# Exhaust Manifold Leak Diagnosis



## dwj119 (Nov 9, 2005)

I have a 95 Pathy with 75K miles. I suspenct I have the common exhaust manifold leak problem (slow acceleration, idle has a subtle miss when cold, and the ticking noise when idling). I would like to do sometype of diagnosis to identify that this is indeed the problem I have. Is there some procedure I can follow to 100% identify if I have the leak? Also I have heard that Nissan offers a free warranty service up to 100K miles to fix this problem because it is a factory defect. Is this true? Has anybody had any luck with Nissan of America with this? If so any tips? Thanks!


----------



## stephank (Nov 15, 2005)

dwj119 said:


> I have a 95 Pathy with 75K miles. I suspenct I have the common exhaust manifold leak problem (slow acceleration, idle has a subtle miss when cold, and the ticking noise when idling). I would like to do sometype of diagnosis to identify that this is indeed the problem I have. Is there some procedure I can follow to 100% identify if I have the leak? Also I have heard that Nissan offers a free warranty service up to 100K miles to fix this problem because it is a factory defect. Is this true? Has anybody had any luck with Nissan of America with this? If so any tips? Thanks!


I may have the same issue on my '95 Pathfinder. I will be interested to see if anyone has some suggestions. About the only difference is my PF has 172K miles. Have you looked into the procedure for replacing the manifold? I am wondering how intense it will be.


----------



## roughandready (Sep 21, 2007)

I had the manifold replaced due to the bolts breaking, and now after about a year, it is making one hell of a whine up front, i can't figure it out, took it in and my mechanic figures it is the manifolds again, I'm pissed

my pathy is a tank, but shes also a powerless bitch, pretty sad when I can't keep up to a piece of shit exploder goin up a hill


----------



## TAZTECH (Sep 30, 2006)

the manifolds on those leak a lot. you can only listen carefully while some one gives it a little bit of gas.
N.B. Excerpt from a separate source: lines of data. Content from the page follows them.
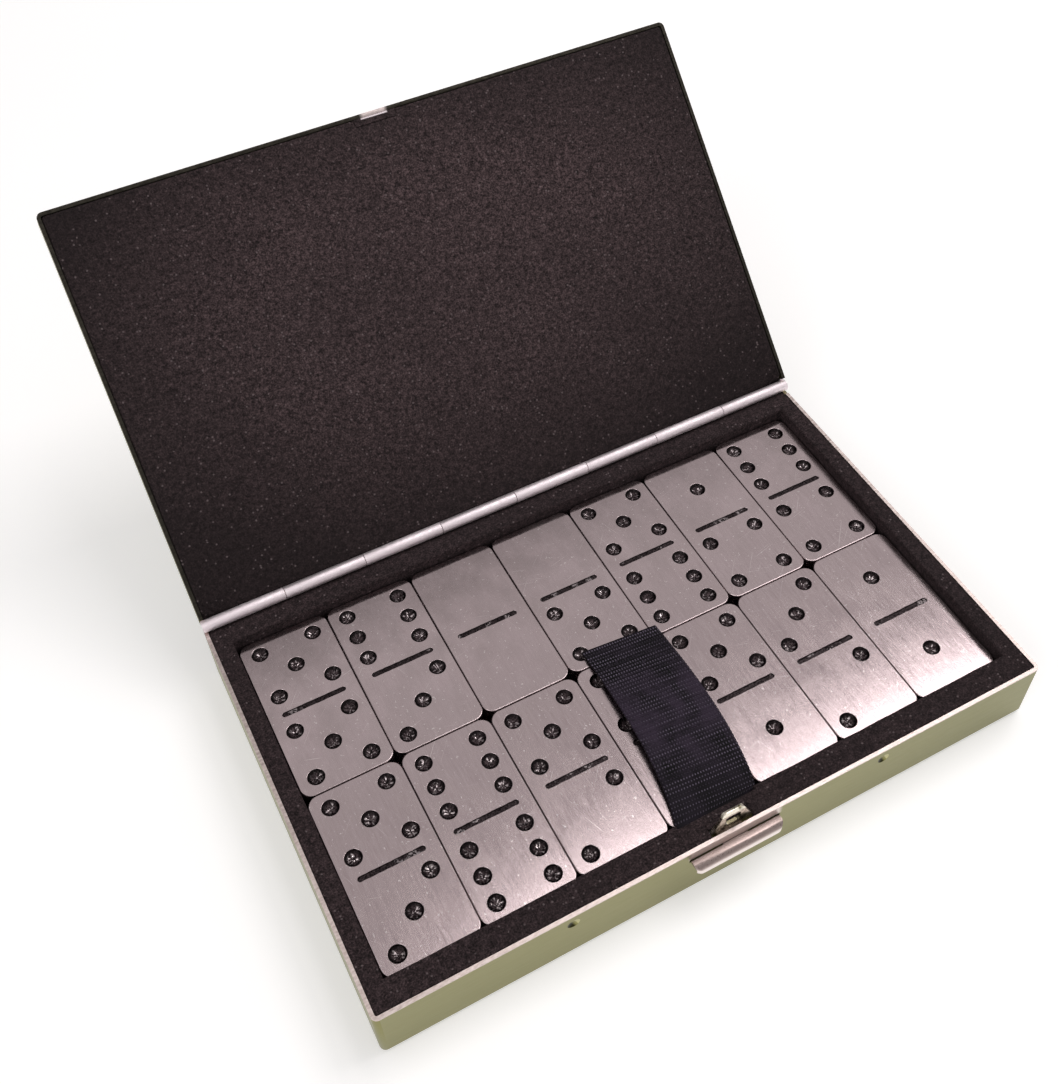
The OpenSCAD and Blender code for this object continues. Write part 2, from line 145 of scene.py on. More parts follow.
class Surface(Nodes):
    """A material of one Principled shader, with the textures that the materials share."""

    def __init__(self, name):
        self.material = bpy.data.materials.new(name)
        self.material.use_nodes = True
        super().__init__(self.material.node_tree)
        self.nodes.clear()
        self.shader = self.nodes.new("ShaderNodeBsdfPrincipled")
        out = self.nodes.new("ShaderNodeOutputMaterial")
        self.link(self.shader.outputs[0], out.inputs["Surface"])
        coords = self.nodes.new("ShaderNodeTexCoord")
        self.object = coords.outputs["Object"]
        self.uv = coords.outputs["UV"]

    def scaled(self, vector, scale, angle=0.0):
        """The vector turned by the angle and then scaled."""
        node = self.nodes.new("ShaderNodeMapping")
        node.vector_type = "TEXTURE"
        node.inputs["Scale"].default_value = [1 / k for k in scale]
        node.inputs["Rotation"].default_value = (0, 0, angle)
        self.link(vector, node.inputs["Vector"])
        return node.outputs[0]

    def noise(self, vector, scale=None, detail=2.0, rough=0.5, angle=0.0):
        """Noise with scale waves to the metre: one number, or one for each axis."""
        node = self.nodes.new("ShaderNodeTexNoise")
        node.inputs["Scale"].default_value = 1.0
        node.inputs["Detail"].default_value = detail
        node.inputs["Roughness"].default_value = rough
        if scale:
            scale = scale if isinstance(scale, tuple) else (scale,) * 3
            vector = self.scaled(vector, scale, angle)
        self.link(vector, node.inputs["Vector"])
        return node.outputs[0]

    def cells(self, vector, scale):
        """Cells with scale to the metre: the distance from each one's middle, and its random colour."""
        node = self.nodes.new("ShaderNodeTexVoronoi")
        node.inputs["Scale"].default_value = 1.0
        self.link(self.scaled(vector, (scale,) * 3), node.inputs["Vector"])
        return node.outputs[0], node.outputs[1]

    def mix(self, fac, a, b):
        """Goes from colour a to colour b; a colour is a socket or three numbers."""
        node = self.nodes.new("ShaderNodeMix")
        node.data_type = "RGBA"
        self.feed(node.inputs[0], fac)
        for socket, value in ((node.inputs[6], a), (node.inputs[7], b)):
            self.feed(socket, (*value, 1.0) if isinstance(value, tuple) else value)
        return node.outputs[2]

    def bump(self, height, distance, strength=1.0):
        node = self.nodes.new("ShaderNodeBump")
        node.inputs["Distance"].default_value = distance
        node.inputs["Strength"].default_value = strength
        self.feed(node.inputs["Height"], height)
        return node.outputs[0]

    def finish(self, color, roughness, normal=None, **constants):
        """Feeds the shader; the constants are set on its own sockets, with _ for a space."""
        self.feed(self.shader.inputs["Base Color"], color)
        self.feed(self.shader.inputs["Roughness"], roughness)
        self.feed(self.shader.inputs["Normal"], normal)
        for name, value in constants.items():
            self.shader.inputs[name.replace("_", " ")].default_value = value
        return self.material


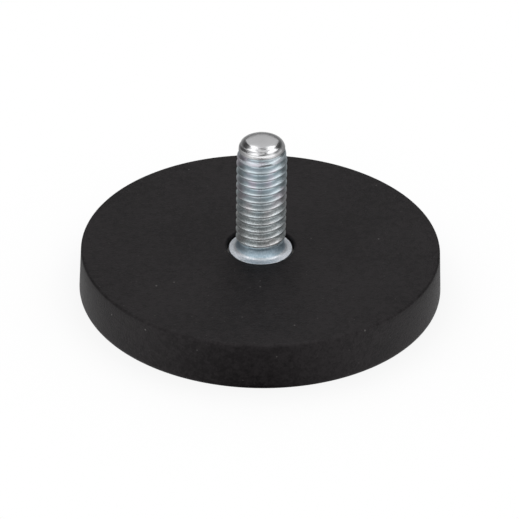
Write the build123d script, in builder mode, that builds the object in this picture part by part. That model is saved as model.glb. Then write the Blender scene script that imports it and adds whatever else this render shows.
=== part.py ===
"""Rubber-jacketed pot magnet with an M6 threaded stud, in millimetres.

The contact face lies on the XY plane and the stud stands along +Z.  A ring of disc magnets
sits under a steel back plate.  The stud is riveted through the plate, and one rubber jacket is
moulded round plate, magnets and rivet head.  Only the stud stands out of it.
"""

from build123d import *
from math import radians, tan
import os

# ---- Driving sizes -------------------------------------------------------------------------

# Rubber jacket
jacket_diameter = 43.0  # at the mould's parting line, the widest place
side_draft = 3.0  # degrees, the side leans in above the parting line
side_wall = 1.6  # rubber outside the back plate, at the top face
cover_thickness = 1.1  # rubber over the back plate
contact_skin = 0.9  # rubber under the magnets
contact_edge_chamfer = 0.6  # from the contact face up to the parting line
top_edge_chamfer = 0.25
stud_hole_chamfer = 0.3

# Back plate
plate_thickness = 1.5

# Disc magnets
magnet_count = 6  # even, since the poles alternate
magnet_diameter = 10.0
magnet_height = 2.5
magnet_inset = 1.2  # from the plate's rim to the magnet's edge

# Threaded stud, M6 x 1
stud_length = 15.55  # from the back plate to the tip
thread_major_diameter = 5.9  # over the crests, inside the 6g limits of 5.794 and 5.974
neck_diameter = 5.3  # bare rod under the thread
neck_length = 0.05  # the last turn comes down almost to the flare
thread_runout_length = 0.4  # where the last turn fades into the neck
thread_lead_length = 1.45  # where the first turns rise from the tip
lead_diameter = 5.5  # over the crests of the first turn
tip_round_radius = 1.2
collar_diameter = 7.5
collar_height = 0.8  # from the back plate to the collar's rim
collar_lip = 0.1  # flat rim round the flare
flare_height = 1.1  # cone that widens from the neck to the collar's rim
shank_diameter = 4.8  # through the back plate
rivet_head_diameter = 7.2
rivet_head_height = 0.9
rivet_head_chamfer = 0.4

# Clearances
collar_gap = 0.25  # between the collar and the jacket's stud hole
rivet_clearance = 0.05  # between the shank and the plate's hole

# ---- Sizes that follow ---------------------------------------------------------------------

jacket_radius = jacket_diameter / 2
plate_base = contact_skin + magnet_height
plate_top = plate_base + plate_thickness
jacket_height = plate_top + cover_thickness
drafted_height = jacket_height - contact_edge_chamfer
jacket_top_radius = jacket_radius - drafted_height * tan(radians(side_draft))

plate_radius = jacket_top_radius - side_wall
plate_hole_radius = shank_diameter / 2 + rivet_clearance

magnet_radius = magnet_diameter / 2
magnet_ring_radius = plate_radius - magnet_inset - magnet_radius

neck_radius = neck_diameter / 2
lead_radius = lead_diameter / 2
thread_radius = thread_major_diameter / 2
collar_radius = collar_diameter / 2
rivet_head_base = plate_base - rivet_head_height
rivet_head_radius = rivet_head_diameter / 2
stud_hole_radius = collar_radius + collar_gap

collar_rim = plate_top + collar_height
neck_base = collar_rim + flare_height
thread_runout_base = neck_base + neck_length
thread_base = thread_runout_base + thread_runout_length
tip = plate_top + stud_length
tip_round_base = tip - tip_round_radius
thread_top = tip_round_base - thread_lead_length

# ---- Steel back plate ----------------------------------------------------------------------

with BuildPart() as steel_plate:
    with BuildSketch(Plane.XY.offset(plate_base)):
        Circle(plate_radius)
        Circle(plate_hole_radius, mode=Mode.SUBTRACT)
    extrude(amount=plate_thickness)

# ---- Disc magnets, evenly spaced round the plate -------------------------------------------

magnets = []
for number in range(magnet_count):
    with BuildPart() as magnet:
        with BuildSketch(Plane.XY.offset(contact_skin)):
            with PolarLocations(magnet_ring_radius, 1, start_angle=number * 360 / magnet_count):
                Circle(magnet_radius)
        extrude(amount=magnet_height)
    magnets.append(magnet)

# ---- Threaded stud, one turned and headed piece --------------------------------------------

with BuildPart() as threaded_stud:
    with BuildSketch(Plane.XZ) as stud_section:
        with BuildLine():
            # Rivet head, shank, collar, flare, neck, run-out, thread over its crests, and lead.
            Polyline(
                (0, rivet_head_base),
                (rivet_head_radius, rivet_head_base),
                (rivet_head_radius, plate_base),
                (shank_diameter / 2, plate_base),
                (shank_diameter / 2, plate_top),
                (collar_radius, plate_top),
                (collar_radius, collar_rim),
                (collar_radius - collar_lip, collar_rim),
                (neck_radius, neck_base),
                (neck_radius, thread_runout_base),
                (thread_radius, thread_base),
                (thread_radius, thread_top),
                (lead_radius, tip_round_base),
            )
            # The tip is rounded down to a small flat end.
            CenterArc(
                center=(lead_radius - tip_round_radius, tip_round_base),
                radius=tip_round_radius,
                start_angle=0,
                arc_size=90,
            )
            Polyline(
                (lead_radius - tip_round_radius, tip),
                (0, tip),
                (0, rivet_head_base),
            )
        make_face()
    revolve(axis=Axis.Z)
    chamfer(threaded_stud.edges().group_by(Axis.Z)[0], rivet_head_chamfer)

# ---- Rubber jacket, moulded round the other pieces -----------------------------------------

with BuildPart() as rubber_jacket:
    with BuildSketch(Plane.XZ) as jacket_section:
        with BuildLine():
            Polyline(
                (0, 0),
                (jacket_radius - contact_edge_chamfer, 0),
                (jacket_radius, contact_edge_chamfer),
                (jacket_top_radius, jacket_height),
                (0, jacket_height),
                close=True,
            )
        make_face()
    revolve(axis=Axis.Z)
    chamfer(rubber_jacket.edges().group_by(Axis.Z)[-1], top_edge_chamfer)

    # The stud comes out through a round hole that leaves its collar free.
    with BuildSketch(Plane.XY.offset(plate_top)):
        Circle(stud_hole_radius)
    extrude(amount=cover_thickness, mode=Mode.SUBTRACT)
    hole_mouth = rubber_jacket.edges().group_by(Axis.Z)[-1].sort_by(SortBy.RADIUS)[0]
    chamfer(hole_mouth, stud_hole_chamfer)

    # The riveted shank closes the plate's hole, so the rubber stays out of it.
    with BuildSketch(Plane.XY.offset(plate_base)):
        Circle(plate_hole_radius)
    extrude(amount=plate_thickness, mode=Mode.SUBTRACT)

    # Every insert leaves its own form in the rubber.
    for insert in (steel_plate, threaded_stud, *magnets):
        add(insert.part, mode=Mode.SUBTRACT)

# ---- Output, one STEP file a piece ---------------------------------------------------------

os.makedirs("parts", exist_ok=True)

rubber_jacket.part.label = "rubber_jacket"
export_step(rubber_jacket.part, "parts/rubber_jacket.step")

steel_plate.part.label = "steel_plate"
export_step(steel_plate.part, "parts/steel_plate.step")

threaded_stud.part.label = "threaded_stud"
export_step(threaded_stud.part, "parts/threaded_stud.step")

for number, magnet in enumerate(magnets, start=1):
    magnet.part.label = f"magnet_{number}"
    export_step(magnet.part, f"parts/magnet_{number}.step")
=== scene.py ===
"""Looks of the rubber-jacketed pot magnet: black moulded rubber, a zinc-plated M6 stud and white ground.

The CAD frame gives the places.  Sizes and profiles are in millimetres and are turned into metres when
a mesh is made.  Materials, lamps and camera are in metres, unless a value says otherwise.  Z runs up
the stud's axis from the contact face, and the camera looks from the -Y side.
"""

import math

import bmesh
import bpy
from mathutils import Matrix, Vector


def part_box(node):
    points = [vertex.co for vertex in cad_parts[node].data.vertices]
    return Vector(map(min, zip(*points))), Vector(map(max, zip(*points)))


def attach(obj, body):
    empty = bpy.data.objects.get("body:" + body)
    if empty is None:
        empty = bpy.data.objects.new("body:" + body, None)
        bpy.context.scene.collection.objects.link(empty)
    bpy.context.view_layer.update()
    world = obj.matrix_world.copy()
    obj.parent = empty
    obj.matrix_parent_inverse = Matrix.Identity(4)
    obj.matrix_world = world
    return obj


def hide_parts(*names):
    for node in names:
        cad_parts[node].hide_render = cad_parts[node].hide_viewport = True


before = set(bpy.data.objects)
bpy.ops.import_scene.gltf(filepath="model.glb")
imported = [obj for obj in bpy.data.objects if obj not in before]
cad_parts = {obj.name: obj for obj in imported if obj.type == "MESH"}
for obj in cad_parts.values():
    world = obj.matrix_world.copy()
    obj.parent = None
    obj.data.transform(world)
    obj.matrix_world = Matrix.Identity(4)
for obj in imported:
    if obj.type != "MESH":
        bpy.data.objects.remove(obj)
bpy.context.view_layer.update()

MM = 0.001
TURN = 2 * math.pi

# ---- Sizes of the object, in millimetres, from the CAD nodes and the thread's own standard --------


def cad_box(node):
    """The lowest and the highest corner of a CAD node."""
    low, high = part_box(node)
    return low / MM, high / MM


_, jacket_high = cad_box("rubber_jacket")
plate_low, plate_high = cad_box("steel_plate")
stud_low, stud_high = cad_box("threaded_stud")
magnet_low, magnet_high = cad_box("magnet_1")

# Jacket
jacket_radius = jacket_high.x
jacket_height = jacket_high.z
side_draft = math.radians(3.0)
contact_edge_radius = 0.75
top_edge_radius = 0.3
stud_hole_radius = 4.0
stud_hole_lip_radius = 0.3

# Back plate
plate_radius = plate_high.x
plate_base = plate_low.z
plate_top = plate_high.z
plate_hole_radius = 2.45
plate_edge_break = 0.2

# Magnets
magnet_radius = (magnet_high.x - magnet_low.x) / 2
magnet_ring_radius = (magnet_high.x + magnet_low.x) / 2
magnet_base = magnet_low.z
magnet_count = 6
magnet_edge_break = 0.25
pocket_overrun = 0.5  # how far the cutter of their pockets reaches up into the plate's seat

# Stud: rivet head, shank, collar, flare and neck
rivet_head_base = stud_low.z
rivet_head_radius = 3.6
rivet_head_round = 0.5
shank_radius = 2.4
collar_radius = stud_high.x
collar_rim = 5.7
collar_lip = 0.1
collar_edge_round = 0.06
flare_height = 1.1
flare_slope = 0.2  # the part of its height that the flare climbs evenly, before it curves up
flare_curve = 6  # power of that curve
neck_radius = 2.65
neck_base = collar_rim + flare_height

# Stud: thread
pitch = 1.0
thread_radius = 2.95
thread_root_round = 0.10 * pitch
thread_crest_width = 0.20
thread_crest_round = 0.05
thread_runout_base = neck_base + 0.02
thread_base = thread_runout_base + 0.4
thread_top = 17.8  # from here up the first turns narrow
crest_height_at_left = 15.30  # a crest's height on the stud's -X side
flank_angle = math.radians(30)  # between a flank and a plane across the axis
flank_slope = math.sqrt(3)  # radius gained for each millimetre along the axis
thread_apex = thread_radius - (pitch - thread_crest_width) / 2 * flank_slope  # sharp bottom of the groove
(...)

Then remove the heat shield and check it out.


----------



## roughandready (Sep 21, 2007)

I dont want to have to fix the manifolds again..plus the engines ticking now, so much for the nissan outlasting my ford and chev


----------



## 88pathoffroad (Jun 6, 2004)

The problem is that the studs break off and cause leaks. Use a flashlight and get inside the fenderwell to examine the manifold studs to see how many you're missing.

Thorley and Pacesetter both make bolt-on headers for 87-95 Pathfinders. Thorleys are really nice but spendy, Pacesetters are cheap and sometimes tough to install.


----------